The things that have happened is that my stress level is through the roof. I let him in because my sons begged me to for the holidays. I felt sorry for him because he was homeless even though he had been given a home and everything. I wanted my sons to be happy, so I let in a man who I put in prison for trying to kill me just 4 short years ago. Im on edge all the damn time. Hes supposedly got a good job that is going to make him the money to allow him to take over this apartment so I can move down to a neighborhood with a better school for gifted kids, but I have seen no progress. He hasn't brought in any money.Imagine, no child support and instead supporting the 280lb food blister that makes shitty comments about you constantly.
I was sitting on the couch with my daughter the other night looking at dresses on the Betty Page website, he walks by and says, "I dont see why you are looking at those kind of dresses, you could never carry them off."

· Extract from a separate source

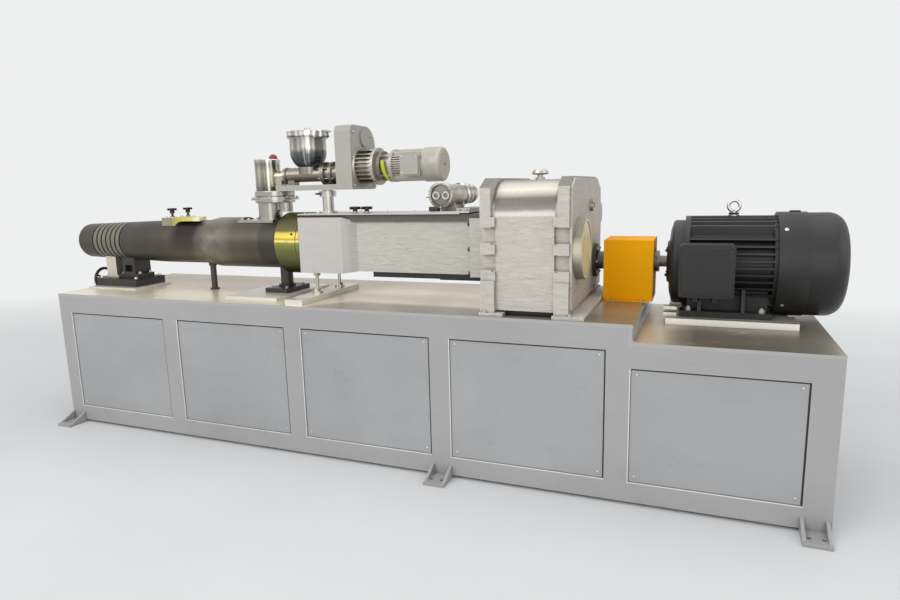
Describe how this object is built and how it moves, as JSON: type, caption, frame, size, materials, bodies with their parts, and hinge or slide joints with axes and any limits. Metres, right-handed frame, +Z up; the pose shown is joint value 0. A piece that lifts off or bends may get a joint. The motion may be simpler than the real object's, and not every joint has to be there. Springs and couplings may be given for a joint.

10 years of that shit. My daughter looked at him and said,"That was a mean thing to say to my mommy." He told her, "Well, its true, your mommy is not girly at all." My daughter just glared at him and hugged me. And he wonders why she looks up to other men?
He comes in from working this supposed job, eats food, leaves his plate on the counter, and then goes into my kids room and sleeps on my teen sons bed. My teen son has been relegated to the couch which means the living room is unusable once he needs to go to bed and its become tense over that. Getting him to help is getting harder and harder and last night was really bad. He had been helping with Spencer a little because he likes dogs. He was eating the last of the dinner and Spencer needed out, in fact had been bugging him pretty hard, he ignored him to mess with his iphone and Spencer wet in the floor in the dining room and he tried to yell at my son. I got in the middle of it and told him that while I had also worked all day at a job that paid actual money and contributed to the support of the family, I had then come home and cooked dinner and cleaned house, my son had watched children all day and had taken the dog out several times, while he, he had come in, sat down and eaten the last of the food and done nothing but complain. He just whined,"Well Im sorry I come in tired!" God knows driving around and sitting in a truck looking at Facebook is hard, I guess he doesn't realize we can see him?
I have to get shed of this cancer. I don't know how to do it. I moved a thousand miles away, gave him everything and didn't ask for anything except peace and quiet, and I cant even get that from him. I refuse to continue to support him. I only support the ones I love and he is not even within that galaxy. I just have to figure out how to unfuck what I have so badly fucked up, and yes, it is my fuck up. I made the classic mistake that I used to see as a cop, I allowed the bastard back in, now I have to get him out, even if I have to take my kids and move again to do it.